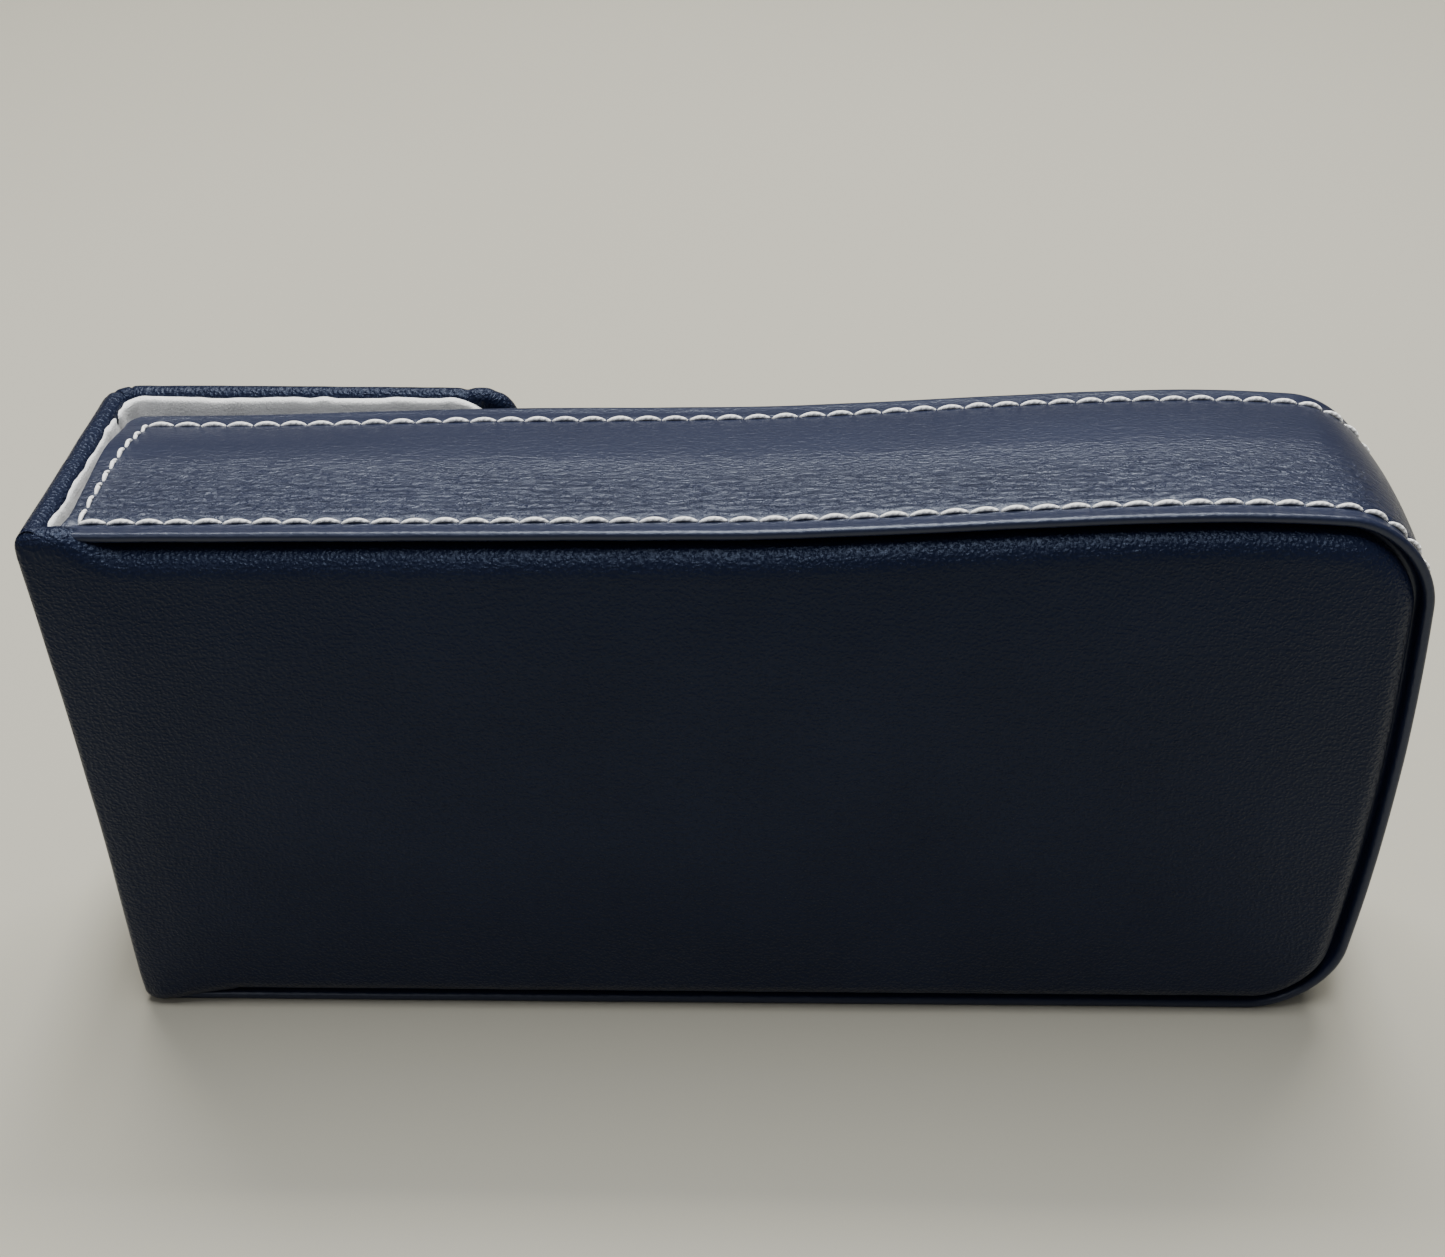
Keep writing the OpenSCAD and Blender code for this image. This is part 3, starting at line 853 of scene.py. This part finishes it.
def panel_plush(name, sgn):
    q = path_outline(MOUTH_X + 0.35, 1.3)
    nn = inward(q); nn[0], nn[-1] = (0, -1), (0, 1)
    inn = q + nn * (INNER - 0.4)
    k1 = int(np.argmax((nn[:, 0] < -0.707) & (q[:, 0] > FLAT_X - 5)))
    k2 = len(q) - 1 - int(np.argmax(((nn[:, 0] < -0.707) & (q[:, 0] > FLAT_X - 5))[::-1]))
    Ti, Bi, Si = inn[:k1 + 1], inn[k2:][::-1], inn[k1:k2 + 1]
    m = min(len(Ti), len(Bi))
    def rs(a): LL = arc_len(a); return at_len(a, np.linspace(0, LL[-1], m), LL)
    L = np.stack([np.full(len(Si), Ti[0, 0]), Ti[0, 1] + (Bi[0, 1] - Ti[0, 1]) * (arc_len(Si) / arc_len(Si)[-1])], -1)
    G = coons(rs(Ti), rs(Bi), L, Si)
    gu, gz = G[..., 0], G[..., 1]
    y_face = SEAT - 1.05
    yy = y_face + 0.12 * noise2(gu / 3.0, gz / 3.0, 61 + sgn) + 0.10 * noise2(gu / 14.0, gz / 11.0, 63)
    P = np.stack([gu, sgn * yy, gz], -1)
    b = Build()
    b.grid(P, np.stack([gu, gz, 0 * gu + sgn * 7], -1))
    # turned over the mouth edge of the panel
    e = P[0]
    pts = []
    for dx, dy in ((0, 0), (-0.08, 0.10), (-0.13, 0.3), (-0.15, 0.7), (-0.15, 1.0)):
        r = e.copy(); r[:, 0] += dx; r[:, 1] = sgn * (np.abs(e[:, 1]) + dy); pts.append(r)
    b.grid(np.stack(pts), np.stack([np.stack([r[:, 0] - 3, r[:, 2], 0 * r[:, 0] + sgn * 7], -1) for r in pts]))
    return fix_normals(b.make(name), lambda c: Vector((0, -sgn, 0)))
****
TASK TO CARRY OUT: Extract the listing in its entirety and repeat it exactly.

PROBLEM SOLUTION:
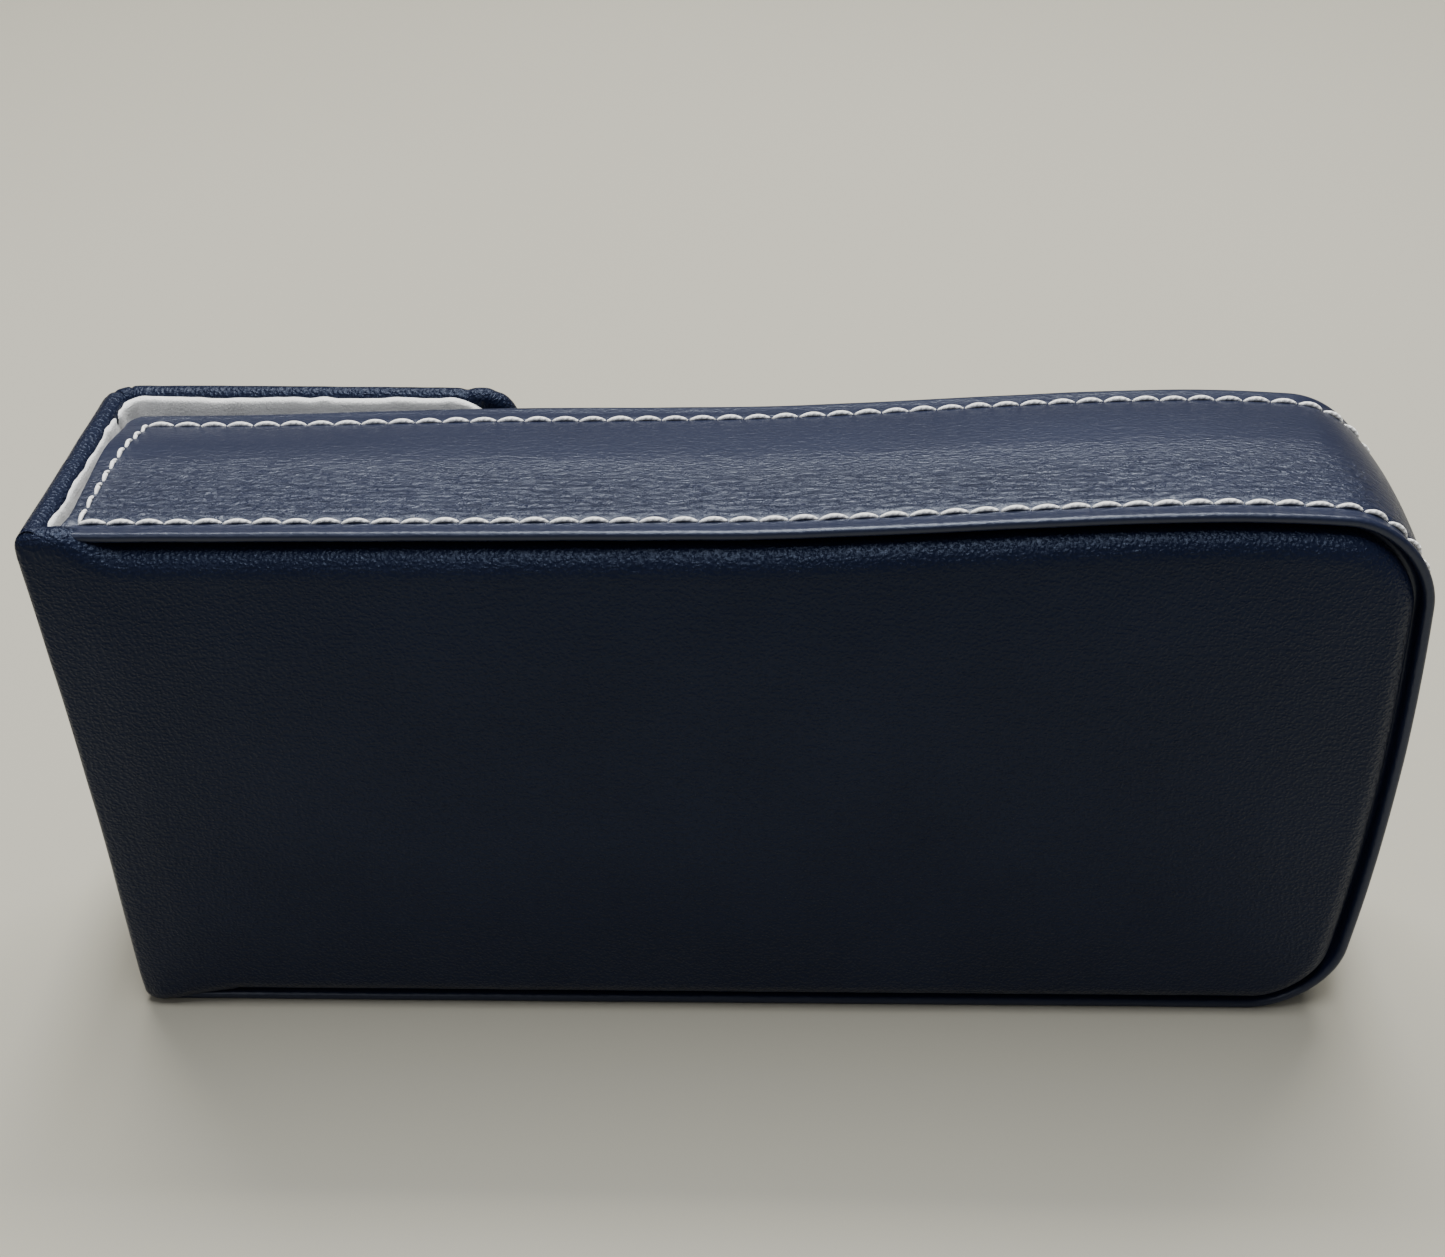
Keep writing the OpenSCAD and Blender code for this image. This is part 3, starting at line 853 of scene.py. This part finishes it.
def panel_plush(name, sgn):
    q = path_outline(MOUTH_X + 0.35, 1.3)
    nn = inward(q); nn[0], nn[-1] = (0, -1), (0, 1)
    inn = q + nn * (INNER - 0.4)
    k1 = int(np.argmax((nn[:, 0] < -0.707) & (q[:, 0] > FLAT_X - 5)))
    k2 = len(q) - 1 - int(np.argmax(((nn[:, 0] < -0.707) & (q[:, 0] > FLAT_X - 5))[::-1]))
    Ti, Bi, Si = inn[:k1 + 1], inn[k2:][::-1], inn[k1:k2 + 1]
    m = min(len(Ti), len(Bi))
    def rs(a): LL = arc_len(a); return at_len(a, np.linspace(0, LL[-1], m), LL)
    L = np.stack([np.full(len(Si), Ti[0, 0]), Ti[0, 1] + (Bi[0, 1] - Ti[0, 1]) * (arc_len(Si) / arc_len(Si)[-1])], -1)
    G = coons(rs(Ti), rs(Bi), L, Si)
    gu, gz = G[..., 0], G[..., 1]
    y_face = SEAT - 1.05
    yy = y_face + 0.12 * noise2(gu / 3.0, gz / 3.0, 61 + sgn) + 0.10 * noise2(gu / 14.0, gz / 11.0, 63)
    P = np.stack([gu, sgn * yy, gz], -1)
    b = Build()
    b.grid(P, np.stack([gu, gz, 0 * gu + sgn * 7], -1))
    # turned over the mouth edge of the panel
    e = P[0]
    pts = []
    for dx, dy in ((0, 0), (-0.08, 0.10), (-0.13, 0.3), (-0.15, 0.7), (-0.15, 1.0)):
        r = e.copy(); r[:, 0] += dx; r[:, 1] = sgn * (np.abs(e[:, 1]) + dy); pts.append(r)
    b.grid(np.stack(pts), np.stack([np.stack([r[:, 0] - 3, r[:, 2], 0 * r[:, 0] + sgn * 7], -1) for r in pts]))
    return fix_normals(b.make(name), lambda c: Vector((0, -sgn, 0)))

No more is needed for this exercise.